**WORK TO COMPLETE**
Reproduce all of the data exactly, with no line skipped.
---*---
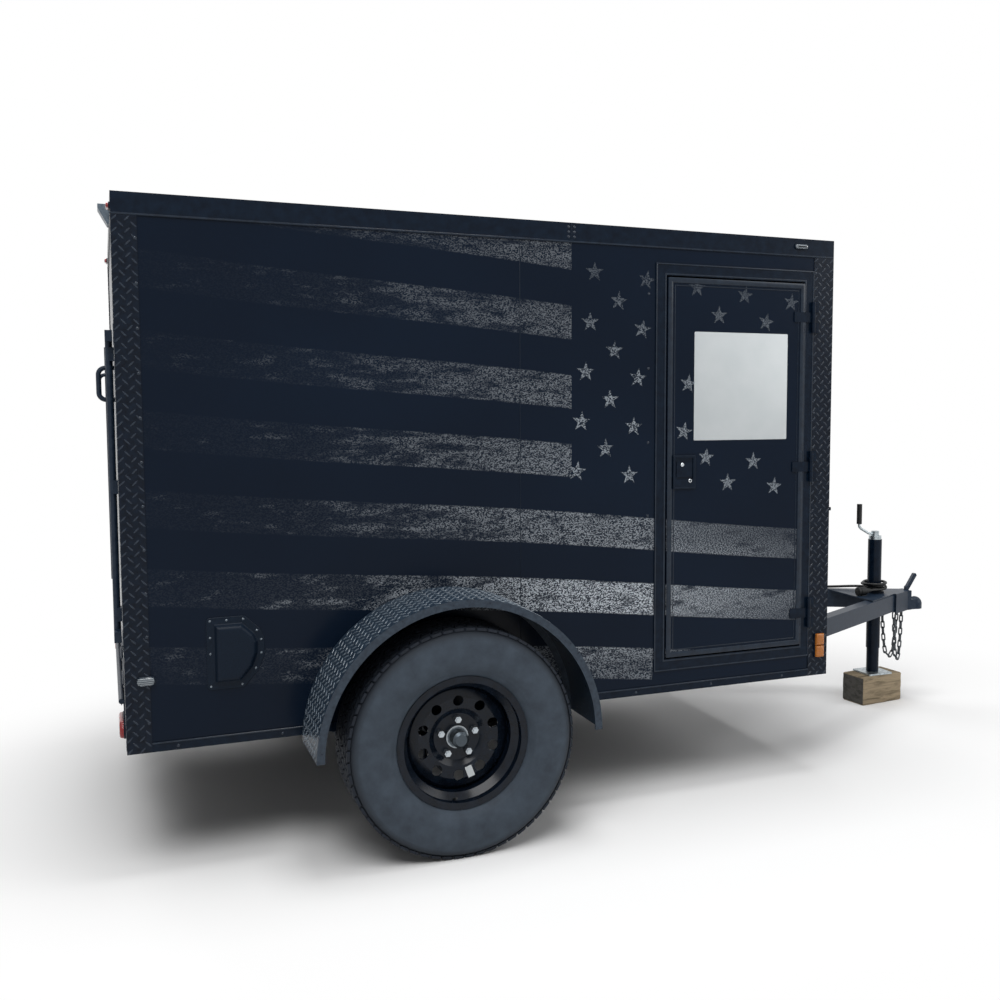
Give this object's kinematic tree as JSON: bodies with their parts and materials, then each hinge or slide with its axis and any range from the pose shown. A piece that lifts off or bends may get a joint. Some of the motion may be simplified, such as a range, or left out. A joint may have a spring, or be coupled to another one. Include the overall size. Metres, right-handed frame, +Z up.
{
  "type": "enclosed cargo trailer",
  "caption": "Enclosed single-axle cargo trailer with a rear ramp, a side door and an A-frame tongue, parked on its jack.",
  "frame": {"origin": "on the floor, at the middle of the bounding box", "axes": "+X forward to the coupler, +Y to the left side, +Z up"},
  "size_m": [3.571, 2.032, 1.99],
  "materials": {
    "frame_paint": "semi-gloss black paint",
    "body_skin": "gloss navy black skin with a worn flag print",
    "roof_sheet": "plain sheet",
    "deck_ply": "plywood",
    "treadplate": "black treadplate",
    "black_trim": "black trim",
    "zinc": "zinc plate",
    "grip_rubber": "black rubber",
    "timber": "weathered softwood",
    "tyre_rubber": "black rubber",
    "wheel_paint": "gloss black paint",
    "amber_lens": "amber lens",
    "clear_lens": "clear lens",
    "red_lens": "red lens"
  },
  "bodies": {
    "trailer": {"amber_markers": "amber_lens", "axle_beam": "frame_paint", "axle_clamps": "frame_paint", "cable_coil": "grip_rubber", "cable_gland": "grip_rubber", "cable_plug": "grip_rubber", "clear_markers": "clear_lens", "corner_posts": "treadplate", "coupler": "frame_paint", "coupler_latch": "frame_paint", "crank_grip": "grip_rubber", "crossmembers": "frame_paint", "door_hinge_pins": "black_trim", "end_rails": "frame_paint", "fender_left": "treadplate", "fender_right": "treadplate", "floor_deck": "deck_ply", "jack_block": "timber", "jack_crank": "zinc", "jack_plate": "frame_paint", "jack_tube": "frame_paint", "leaf_springs": "frame_paint", "light_cable": "grip_rubber", "loading_lamp": "clear_lens", "lock_keepers": "zinc", "plate_bracket": "zinc", "ramp_hinge_pin": "frame_paint", "rear_frame": "frame_paint", "roof_band": "black_trim", "roof_panel": "roof_sheet", "safety_chains": "zinc", "side_door_frame": "black_trim", "side_rails": "frame_paint", "side_vents": "black_trim", "skirt_strips": "black_trim", "spring_hangers": "frame_paint", "stone_guard": "treadplate", "tail_lamps": "red_lens", "tongue_rail_left": "frame_paint", "tongue_rail_right": "frame_paint", "wall_front": "body_skin", "wall_left": "body_skin", "wall_right": "body_skin"},
    "wheel_left": {"tyre_left": "tyre_rubber", "rim_left": "wheel_paint", "hub_left": "zinc"},
    "wheel_right": {"tyre_right": "tyre_rubber", "rim_right": "wheel_paint", "hub_right": "zinc"},
    "side_door": {"side_door": "body_skin", "side_door_latch": "black_trim", "door_hinge_straps": "black_trim"},
    "ramp_door": {"ramp_door": "body_skin", "ramp_hinge_leaves": "frame_paint", "bar_locks": "zinc", "pull_handles": "black_trim"},
    "jack_leg": {"jack_leg": "frame_paint", "jack_foot": "zinc"}
  },
  "joints": [
    {"name": "wheel_left_spin", "type": "hinge", "parent": "trailer", "child": "wheel_left", "pos_m": [-0.7865, 0.9, 0.3595], "axis": [0, 1, 0], "continuous": true},
    {"name": "wheel_right_spin", "type": "hinge", "parent": "trailer", "child": "wheel_right", "pos_m": [-0.7865, -0.9, 0.3595], "axis": [0, 1, 0], "continuous": true},
    {"name": "side_door_hinge", "type": "hinge", "parent": "trailer", "child": "side_door", "pos_m": [0.6135, -0.771, 1.166], "axis": [0, 0, 1], "range_deg": [0, 150]},
    {"name": "ramp_hinge", "type": "hinge", "parent": "trailer", "child": "ramp_door", "pos_m": [-1.7445, 0, 0.515], "axis": [0, -1, 0], "range_deg": [0, 112]},
    {"name": "jack_leg_slide", "type": "slide", "parent": "trailer", "child": "jack_leg", "axis": [0, 0, 1], "range_m": [0, 0.105]}
  ]
}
---*---
**COMPLETED EXERCISE**
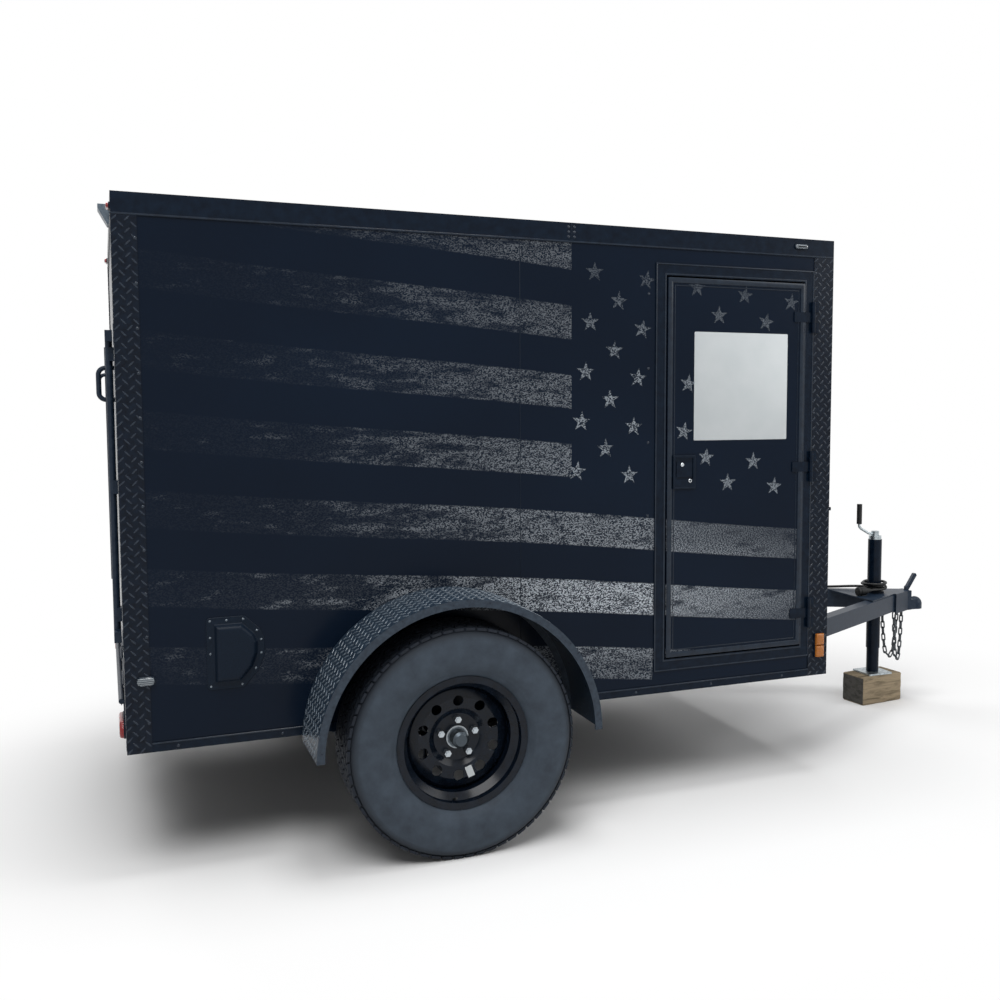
Give this object's kinematic tree as JSON: bodies with their parts and materials, then each hinge or slide with its axis and any range from the pose shown. A piece that lifts off or bends may get a joint. Some of the motion may be simplified, such as a range, or left out. A joint may have a spring, or be coupled to another one. Include the overall size. Metres, right-handed frame, +Z up.
{
  "type": "enclosed cargo trailer",
  "caption": "Enclosed single-axle cargo trailer with a rear ramp, a side door and an A-frame tongue, parked on its jack.",
  "frame": {"origin": "on the floor, at the middle of the bounding box", "axes": "+X forward to the coupler, +Y to the left side, +Z up"},
  "size_m": [3.571, 2.032, 1.99],
  "materials": {
    "frame_paint": "semi-gloss black paint",
    "body_skin": "gloss navy black skin with a worn flag print",
    "roof_sheet": "plain sheet",
    "deck_ply": "plywood",
    "treadplate": "black treadplate",
    "black_trim": "black trim",
    "zinc": "zinc plate",
    "grip_rubber": "black rubber",
    "timber": "weathered softwood",
    "tyre_rubber": "black rubber",
    "wheel_paint": "gloss black paint",
    "amber_lens": "amber lens",
    "clear_lens": "clear lens",
    "red_lens": "red lens"
  },
  "bodies": {
    "trailer": {"amber_markers": "amber_lens", "axle_beam": "frame_paint", "axle_clamps": "frame_paint", "cable_coil": "grip_rubber", "cable_gland": "grip_rubber", "cable_plug": "grip_rubber", "clear_markers": "clear_lens", "corner_posts": "treadplate", "coupler": "frame_paint", "coupler_latch": "frame_paint", "crank_grip": "grip_rubber", "crossmembers": "frame_paint", "door_hinge_pins": "black_trim", "end_rails": "frame_paint", "fender_left": "treadplate", "fender_right": "treadplate", "floor_deck": "deck_ply", "jack_block": "timber", "jack_crank": "zinc", "jack_plate": "frame_paint", "jack_tube": "frame_paint", "leaf_springs": "frame_paint", "light_cable": "grip_rubber", "loading_lamp": "clear_lens", "lock_keepers": "zinc", "plate_bracket": "zinc", "ramp_hinge_pin": "frame_paint", "rear_frame": "frame_paint", "roof_band": "black_trim", "roof_panel": "roof_sheet", "safety_chains": "zinc", "side_door_frame": "black_trim", "side_rails": "frame_paint", "side_vents": "black_trim", "skirt_strips": "black_trim", "spring_hangers": "frame_paint", "stone_guard": "treadplate", "tail_lamps": "red_lens", "tongue_rail_left": "frame_paint", "tongue_rail_right": "frame_paint", "wall_front": "body_skin", "wall_left": "body_skin", "wall_right": "body_skin"},
    "wheel_left": {"tyre_left": "tyre_rubber", "rim_left": "wheel_paint", "hub_left": "zinc"},
    "wheel_right": {"tyre_right": "tyre_rubber", "rim_right": "wheel_paint", "hub_right": "zinc"},
    "side_door": {"side_door": "body_skin", "side_door_latch": "black_trim", "door_hinge_straps": "black_trim"},
    "ramp_door": {"ramp_door": "body_skin", "ramp_hinge_leaves": "frame_paint", "bar_locks": "zinc", "pull_handles": "black_trim"},
    "jack_leg": {"jack_leg": "frame_paint", "jack_foot": "zinc"}
  },
  "joints": [
    {"name": "wheel_left_spin", "type": "hinge", "parent": "trailer", "child": "wheel_left", "pos_m": [-0.7865, 0.9, 0.3595], "axis": [0, 1, 0], "continuous": true},
    {"name": "wheel_right_spin", "type": "hinge", "parent": "trailer", "child": "wheel_right", "pos_m": [-0.7865, -0.9, 0.3595], "axis": [0, 1, 0], "continuous": true},
    {"name": "side_door_hinge", "type": "hinge", "parent": "trailer", "child": "side_door", "pos_m": [0.6135, -0.771, 1.166], "axis": [0, 0, 1], "range_deg": [0, 150]},
    {"name": "ramp_hinge", "type": "hinge", "parent": "trailer", "child": "ramp_door", "pos_m": [-1.7445, 0, 0.515], "axis": [0, -1, 0], "range_deg": [0, 112]},
    {"name": "jack_leg_slide", "type": "slide", "parent": "trailer", "child": "jack_leg", "axis": [0, 0, 1], "range_m": [0, 0.105]}
  ]
}